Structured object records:
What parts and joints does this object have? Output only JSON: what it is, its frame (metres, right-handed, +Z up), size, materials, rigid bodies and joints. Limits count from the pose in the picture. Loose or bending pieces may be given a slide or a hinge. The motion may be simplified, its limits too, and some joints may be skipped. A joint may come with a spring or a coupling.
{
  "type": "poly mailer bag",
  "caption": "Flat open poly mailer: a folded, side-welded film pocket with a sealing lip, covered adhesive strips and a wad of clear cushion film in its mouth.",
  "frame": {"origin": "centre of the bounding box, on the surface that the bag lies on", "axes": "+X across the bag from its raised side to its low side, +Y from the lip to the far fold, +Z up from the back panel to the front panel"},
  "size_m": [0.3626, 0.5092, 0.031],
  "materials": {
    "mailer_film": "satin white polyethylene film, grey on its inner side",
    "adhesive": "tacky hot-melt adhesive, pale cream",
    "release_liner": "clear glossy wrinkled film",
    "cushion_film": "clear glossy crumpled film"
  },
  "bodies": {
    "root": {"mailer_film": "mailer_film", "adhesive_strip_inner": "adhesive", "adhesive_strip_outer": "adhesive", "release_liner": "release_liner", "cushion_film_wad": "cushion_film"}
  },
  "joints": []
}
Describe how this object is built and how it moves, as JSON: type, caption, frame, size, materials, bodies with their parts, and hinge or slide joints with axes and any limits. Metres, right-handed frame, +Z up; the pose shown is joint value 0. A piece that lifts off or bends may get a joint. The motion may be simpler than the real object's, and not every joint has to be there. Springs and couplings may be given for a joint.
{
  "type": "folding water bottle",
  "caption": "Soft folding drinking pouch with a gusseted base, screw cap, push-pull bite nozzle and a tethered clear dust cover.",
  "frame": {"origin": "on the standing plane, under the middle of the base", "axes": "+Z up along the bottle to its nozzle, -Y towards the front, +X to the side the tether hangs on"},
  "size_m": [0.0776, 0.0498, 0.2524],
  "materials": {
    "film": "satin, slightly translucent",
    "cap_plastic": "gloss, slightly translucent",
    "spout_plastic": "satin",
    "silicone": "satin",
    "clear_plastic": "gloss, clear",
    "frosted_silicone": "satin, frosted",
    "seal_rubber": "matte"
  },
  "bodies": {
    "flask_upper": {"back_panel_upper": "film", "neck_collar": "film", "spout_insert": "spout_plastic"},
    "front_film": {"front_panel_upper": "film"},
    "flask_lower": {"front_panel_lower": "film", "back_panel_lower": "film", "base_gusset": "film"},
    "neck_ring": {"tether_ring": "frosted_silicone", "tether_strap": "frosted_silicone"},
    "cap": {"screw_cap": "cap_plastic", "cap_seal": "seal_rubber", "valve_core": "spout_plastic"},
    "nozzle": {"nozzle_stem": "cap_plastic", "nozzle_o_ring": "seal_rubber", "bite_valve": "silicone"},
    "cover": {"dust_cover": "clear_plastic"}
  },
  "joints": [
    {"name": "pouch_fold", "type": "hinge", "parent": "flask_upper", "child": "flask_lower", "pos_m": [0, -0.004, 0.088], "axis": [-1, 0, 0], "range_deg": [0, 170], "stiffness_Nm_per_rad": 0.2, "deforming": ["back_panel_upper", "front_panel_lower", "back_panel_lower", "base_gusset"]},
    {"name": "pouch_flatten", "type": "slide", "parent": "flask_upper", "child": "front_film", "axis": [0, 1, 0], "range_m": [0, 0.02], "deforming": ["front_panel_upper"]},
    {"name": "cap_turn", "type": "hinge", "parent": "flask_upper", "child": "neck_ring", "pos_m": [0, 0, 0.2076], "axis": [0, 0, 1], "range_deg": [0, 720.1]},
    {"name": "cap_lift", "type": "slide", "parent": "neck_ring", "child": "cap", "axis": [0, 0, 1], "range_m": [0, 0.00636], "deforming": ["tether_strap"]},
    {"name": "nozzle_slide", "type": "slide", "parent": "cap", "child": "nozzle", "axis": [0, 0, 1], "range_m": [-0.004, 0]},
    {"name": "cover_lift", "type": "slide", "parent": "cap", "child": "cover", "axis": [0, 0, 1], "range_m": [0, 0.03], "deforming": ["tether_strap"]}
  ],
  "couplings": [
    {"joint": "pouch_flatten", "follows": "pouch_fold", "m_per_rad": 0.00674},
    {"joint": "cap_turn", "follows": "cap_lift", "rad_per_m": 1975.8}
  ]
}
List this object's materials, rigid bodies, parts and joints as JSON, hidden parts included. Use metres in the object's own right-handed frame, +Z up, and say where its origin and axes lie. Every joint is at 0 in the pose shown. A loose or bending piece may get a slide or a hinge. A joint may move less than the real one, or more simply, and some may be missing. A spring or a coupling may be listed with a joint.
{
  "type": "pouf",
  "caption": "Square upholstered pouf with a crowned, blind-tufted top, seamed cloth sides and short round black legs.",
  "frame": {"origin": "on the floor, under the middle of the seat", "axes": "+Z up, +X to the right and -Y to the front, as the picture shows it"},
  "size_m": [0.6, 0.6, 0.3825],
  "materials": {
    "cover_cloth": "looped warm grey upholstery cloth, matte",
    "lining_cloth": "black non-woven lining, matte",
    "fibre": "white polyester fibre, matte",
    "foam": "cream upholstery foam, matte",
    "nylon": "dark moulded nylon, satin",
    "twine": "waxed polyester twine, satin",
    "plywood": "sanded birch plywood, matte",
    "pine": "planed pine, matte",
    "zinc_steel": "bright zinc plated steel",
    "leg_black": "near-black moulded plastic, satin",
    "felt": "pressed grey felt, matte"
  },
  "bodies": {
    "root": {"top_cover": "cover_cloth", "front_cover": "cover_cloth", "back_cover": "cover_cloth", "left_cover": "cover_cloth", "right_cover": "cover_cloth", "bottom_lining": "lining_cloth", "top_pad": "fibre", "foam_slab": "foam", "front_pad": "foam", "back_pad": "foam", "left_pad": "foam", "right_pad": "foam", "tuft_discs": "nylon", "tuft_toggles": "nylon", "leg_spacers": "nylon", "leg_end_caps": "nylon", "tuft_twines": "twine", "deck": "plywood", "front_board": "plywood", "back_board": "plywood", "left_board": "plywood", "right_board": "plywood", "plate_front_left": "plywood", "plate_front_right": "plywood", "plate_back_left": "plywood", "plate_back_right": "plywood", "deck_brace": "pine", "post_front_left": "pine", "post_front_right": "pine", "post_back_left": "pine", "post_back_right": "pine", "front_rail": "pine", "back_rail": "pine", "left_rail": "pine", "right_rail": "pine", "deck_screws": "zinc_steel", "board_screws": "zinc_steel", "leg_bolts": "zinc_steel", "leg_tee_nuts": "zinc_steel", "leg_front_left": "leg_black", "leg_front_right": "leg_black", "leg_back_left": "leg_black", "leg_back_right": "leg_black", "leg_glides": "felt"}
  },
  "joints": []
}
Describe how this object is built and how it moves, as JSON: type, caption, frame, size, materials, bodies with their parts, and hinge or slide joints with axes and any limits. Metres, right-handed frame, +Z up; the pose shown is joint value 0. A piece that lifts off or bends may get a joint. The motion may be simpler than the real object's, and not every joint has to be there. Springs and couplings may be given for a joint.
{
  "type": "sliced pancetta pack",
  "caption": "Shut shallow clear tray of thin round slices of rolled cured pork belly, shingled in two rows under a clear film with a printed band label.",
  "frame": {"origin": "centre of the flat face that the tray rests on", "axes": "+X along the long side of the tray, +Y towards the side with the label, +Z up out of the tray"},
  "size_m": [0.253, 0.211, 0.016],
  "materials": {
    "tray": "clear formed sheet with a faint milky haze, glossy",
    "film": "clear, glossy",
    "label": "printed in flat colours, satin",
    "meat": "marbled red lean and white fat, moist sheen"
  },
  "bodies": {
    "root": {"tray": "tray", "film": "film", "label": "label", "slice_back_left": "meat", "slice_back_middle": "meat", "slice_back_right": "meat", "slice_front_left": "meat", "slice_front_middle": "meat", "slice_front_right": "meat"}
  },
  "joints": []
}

**The task**
Retype the material in full. Each word must match.

**Answer to the task**
What parts and joints does this object have? Output only JSON: what it is, its frame (metres, right-handed, +Z up), size, materials, rigid bodies and joints. Limits count from the pose in the picture. Loose or bending pieces may be given a slide or a hinge. The motion may be simplified, its limits too, and some joints may be skipped. A joint may come with a spring or a coupling.
{
  "type": "poly mailer bag",
  "caption": "Flat open poly mailer: a folded, side-welded film pocket with a sealing lip, covered adhesive strips and a wad of clear cushion film in its mouth.",
  "frame": {"origin": "centre of the bounding box, on the surface that the bag lies on", "axes": "+X across the bag from its raised side to its low side, +Y from the lip to the far fold, +Z up from the back panel to the front panel"},
  "size_m": [0.3626, 0.5092, 0.031],
  "materials": {
    "mailer_film": "satin white polyethylene film, grey on its inner side",
    "adhesive": "tacky hot-melt adhesive, pale cream",
    "release_liner": "clear glossy wrinkled film",
    "cushion_film": "clear glossy crumpled film"
  },
  "bodies": {
    "root": {"mailer_film": "mailer_film", "adhesive_strip_inner": "adhesive", "adhesive_strip_outer": "adhesive", "release_liner": "release_liner", "cushion_film_wad": "cushion_film"}
  },
  "joints": []
}
Describe how this object is built and how it moves, as JSON: type, caption, frame, size, materials, bodies with their parts, and hinge or slide joints with axes and any limits. Metres, right-handed frame, +Z up; the pose shown is joint value 0. A piece that lifts off or bends may get a joint. The motion may be simpler than the real object's, and not every joint has to be there. Springs and couplings may be given for a joint.
{
  "type": "folding water bottle",
  "caption": "Soft folding drinking pouch with a gusseted base, screw cap, push-pull bite nozzle and a tethered clear dust cover.",
  "frame": {"origin": "on the standing plane, under the middle of the base", "axes": "+Z up along the bottle to its nozzle, -Y towards the front, +X to the side the tether hangs on"},
  "size_m": [0.0776, 0.0498, 0.2524],
  "materials": {
    "film": "satin, slightly translucent",
    "cap_plastic": "gloss, slightly translucent",
    "spout_plastic": "satin",
    "silicone": "satin",
    "clear_plastic": "gloss, clear",
    "frosted_silicone": "satin, frosted",
    "seal_rubber": "matte"
  },
  "bodies": {
    "flask_upper": {"back_panel_upper": "film", "neck_collar": "film", "spout_insert": "spout_plastic"},
    "front_film": {"front_panel_upper": "film"},
    "flask_lower": {"front_panel_lower": "film", "back_panel_lower": "film", "base_gusset": "film"},
    "neck_ring": {"tether_ring": "frosted_silicone", "tether_strap": "frosted_silicone"},
    "cap": {"screw_cap": "cap_plastic", "cap_seal": "seal_rubber", "valve_core": "spout_plastic"},
    "nozzle": {"nozzle_stem": "cap_plastic", "nozzle_o_ring": "seal_rubber", "bite_valve": "silicone"},
    "cover": {"dust_cover": "clear_plastic"}
  },
  "joints": [
    {"name": "pouch_fold", "type": "hinge", "parent": "flask_upper", "child": "flask_lower", "pos_m": [0, -0.004, 0.088], "axis": [-1, 0, 0], "range_deg": [0, 170], "stiffness_Nm_per_rad": 0.2, "deforming": ["back_panel_upper", "front_panel_lower", "back_panel_lower", "base_gusset"]},
    {"name": "pouch_flatten", "type": "slide", "parent": "flask_upper", "child": "front_film", "axis": [0, 1, 0], "range_m": [0, 0.02], "deforming": ["front_panel_upper"]},
    {"name": "cap_turn", "type": "hinge", "parent": "flask_upper", "child": "neck_ring", "pos_m": [0, 0, 0.2076], "axis": [0, 0, 1], "range_deg": [0, 720.1]},
    {"name": "cap_lift", "type": "slide", "parent": "neck_ring", "child": "cap", "axis": [0, 0, 1], "range_m": [0, 0.00636], "deforming": ["tether_strap"]},
    {"name": "nozzle_slide", "type": "slide", "parent": "cap", "child": "nozzle", "axis": [0, 0, 1], "range_m": [-0.004, 0]},
    {"name": "cover_lift", "type": "slide", "parent": "cap", "child": "cover", "axis": [0, 0, 1], "range_m": [0, 0.03], "deforming": ["tether_strap"]}
  ],
  "couplings": [
    {"joint": "pouch_flatten", "follows": "pouch_fold", "m_per_rad": 0.00674},
    {"joint": "cap_turn", "follows": "cap_lift", "rad_per_m": 1975.8}
  ]
}
List this object's materials, rigid bodies, parts and joints as JSON, hidden parts included. Use metres in the object's own right-handed frame, +Z up, and say where its origin and axes lie. Every joint is at 0 in the pose shown. A loose or bending piece may get a slide or a hinge. A joint may move less than the real one, or more simply, and some may be missing. A spring or a coupling may be listed with a joint.
{
  "type": "pouf",
  "caption": "Square upholstered pouf with a crowned, blind-tufted top, seamed cloth sides and short round black legs.",
  "frame": {"origin": "on the floor, under the middle of the seat", "axes": "+Z up, +X to the right and -Y to the front, as the picture shows it"},
  "size_m": [0.6, 0.6, 0.3825],
  "materials": {
    "cover_cloth": "looped warm grey upholstery cloth, matte",
    "lining_cloth": "black non-woven lining, matte",
    "fibre": "white polyester fibre, matte",
    "foam": "cream upholstery foam, matte",
    "nylon": "dark moulded nylon, satin",
    "twine": "waxed polyester twine, satin",
    "plywood": "sanded birch plywood, matte",
    "pine": "planed pine, matte",
    "zinc_steel": "bright zinc plated steel",
    "leg_black": "near-black moulded plastic, satin",
    "felt": "pressed grey felt, matte"
  },
  "bodies": {
    "root": {"top_cover": "cover_cloth", "front_cover": "cover_cloth", "back_cover": "cover_cloth", "left_cover": "cover_cloth", "right_cover": "cover_cloth", "bottom_lining": "lining_cloth", "top_pad": "fibre", "foam_slab": "foam", "front_pad": "foam", "back_pad": "foam", "left_pad": "foam", "right_pad": "foam", "tuft_discs": "nylon", "tuft_toggles": "nylon", "leg_spacers": "nylon", "leg_end_caps": "nylon", "tuft_twines": "twine", "deck": "plywood", "front_board": "plywood", "back_board": "plywood", "left_board": "plywood", "right_board": "plywood", "plate_front_left": "plywood", "plate_front_right": "plywood", "plate_back_left": "plywood", "plate_back_right": "plywood", "deck_brace": "pine", "post_front_left": "pine", "post_front_right": "pine", "post_back_left": "pine", "post_back_right": "pine", "front_rail": "pine", "back_rail": "pine", "left_rail": "pine", "right_rail": "pine", "deck_screws": "zinc_steel", "board_screws": "zinc_steel", "leg_bolts": "zinc_steel", "leg_tee_nuts": "zinc_steel", "leg_front_left": "leg_black", "leg_front_right": "leg_black", "leg_back_left": "leg_black", "leg_back_right": "leg_black", "leg_glides": "felt"}
  },
  "joints": []
}
Describe how this object is built and how it moves, as JSON: type, caption, frame, size, materials, bodies with their parts, and hinge or slide joints with axes and any limits. Metres, right-handed frame, +Z up; the pose shown is joint value 0. A piece that lifts off or bends may get a joint. The motion may be simpler than the real object's, and not every joint has to be there. Springs and couplings may be given for a joint.
{
  "type": "sliced pancetta pack",
  "caption": "Shut shallow clear tray of thin round slices of rolled cured pork belly, shingled in two rows under a clear film with a printed band label.",
  "frame": {"origin": "centre of the flat face that the tray rests on", "axes": "+X along the long side of the tray, +Y towards the side with the label, +Z up out of the tray"},
  "size_m": [0.253, 0.211, 0.016],
  "materials": {
    "tray": "clear formed sheet with a faint milky haze, glossy",
    "film": "clear, glossy",
    "label": "printed in flat colours, satin",
    "meat": "marbled red lean and white fat, moist sheen"
  },
  "bodies": {
    "root": {"tray": "tray", "film": "film", "label": "label", "slice_back_left": "meat", "slice_back_middle": "meat", "slice_back_right": "meat", "slice_front_left": "meat", "slice_front_middle": "meat", "slice_front_right": "meat"}
  },
  "joints": []
}